= Volga 149.200 =

Russian radio frequency for receiving Ukrainian deserting service personnel

Volga 149.200 (Волга 149.200) is a VHF radio frequency (149.2 MHz) for receiving surrender appeals from Ukrainian servicemen. The hotline was set up by the Russian military in the summer of 2023. The hotline was designed to enable Ukrainian servicemen who do not want to participate in combat or military operations to surrender to the Russian Armed Forces. Similar to how the Ukrainian hotline I Want to Live is designed to help Russian servicemen who do not want to participate in the Russian invasion of Ukraine to safely surrender to the Ukrainian Armed Forces. Ukrainian soldiers who use the radio frequency to surrender are reportedly "well-fed and provided with all necessary medical care" according to TASS.

On 27 September 2023, the Russian state media center TASS claimed that over 10,000 Ukrainian soldiers have used the radio frequency to surrender. However, an analysis by American fact-checking website Snopes has found no evidence for this claim.

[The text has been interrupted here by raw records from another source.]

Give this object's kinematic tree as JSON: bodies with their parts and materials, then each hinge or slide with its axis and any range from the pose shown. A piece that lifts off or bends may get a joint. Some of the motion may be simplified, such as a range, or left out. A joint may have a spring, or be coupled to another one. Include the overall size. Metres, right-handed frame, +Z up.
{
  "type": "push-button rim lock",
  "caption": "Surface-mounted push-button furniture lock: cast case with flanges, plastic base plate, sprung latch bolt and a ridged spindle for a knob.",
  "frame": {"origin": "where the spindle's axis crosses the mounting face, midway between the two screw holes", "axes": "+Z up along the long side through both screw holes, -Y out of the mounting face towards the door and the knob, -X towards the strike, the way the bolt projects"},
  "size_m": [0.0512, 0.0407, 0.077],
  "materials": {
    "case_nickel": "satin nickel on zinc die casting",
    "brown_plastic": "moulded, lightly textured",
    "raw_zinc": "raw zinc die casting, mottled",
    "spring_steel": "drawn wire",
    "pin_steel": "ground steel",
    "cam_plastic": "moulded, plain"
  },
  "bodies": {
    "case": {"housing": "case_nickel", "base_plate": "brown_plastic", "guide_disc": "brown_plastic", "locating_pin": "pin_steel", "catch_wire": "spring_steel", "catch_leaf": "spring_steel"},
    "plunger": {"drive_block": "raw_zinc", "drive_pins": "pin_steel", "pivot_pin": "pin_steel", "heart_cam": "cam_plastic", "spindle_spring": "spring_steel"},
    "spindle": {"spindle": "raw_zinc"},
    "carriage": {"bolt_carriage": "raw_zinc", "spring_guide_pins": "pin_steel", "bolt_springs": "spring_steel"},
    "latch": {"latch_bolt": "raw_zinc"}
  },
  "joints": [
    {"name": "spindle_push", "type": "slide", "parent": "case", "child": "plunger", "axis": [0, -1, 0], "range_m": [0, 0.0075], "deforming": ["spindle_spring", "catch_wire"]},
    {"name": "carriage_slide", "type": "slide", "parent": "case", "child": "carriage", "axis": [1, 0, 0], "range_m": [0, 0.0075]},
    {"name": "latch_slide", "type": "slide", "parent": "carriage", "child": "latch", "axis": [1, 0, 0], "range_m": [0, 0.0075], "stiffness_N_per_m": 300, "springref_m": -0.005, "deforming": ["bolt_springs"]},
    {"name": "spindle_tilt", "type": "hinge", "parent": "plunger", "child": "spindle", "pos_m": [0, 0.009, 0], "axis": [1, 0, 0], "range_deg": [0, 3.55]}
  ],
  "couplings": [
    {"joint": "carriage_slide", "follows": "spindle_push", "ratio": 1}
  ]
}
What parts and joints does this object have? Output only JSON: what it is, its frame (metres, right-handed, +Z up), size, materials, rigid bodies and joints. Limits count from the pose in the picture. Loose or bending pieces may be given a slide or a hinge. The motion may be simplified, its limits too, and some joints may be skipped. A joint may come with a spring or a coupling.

In 2024, when French President Emmanuel Macron made statements about the possibility of French troops being deployed to Ukraine, posters began to appear near the French Embassy in Moscow and public transport stations around the embassy. The posters depicted an image of the commander of the French SS division Charlemagne, Edgar Puaud and text in both French and Russian which read: "Frenchmen, do not repeat the mistakes of your ancestors; their fate is well-known" followed by "Call Volga 149.200".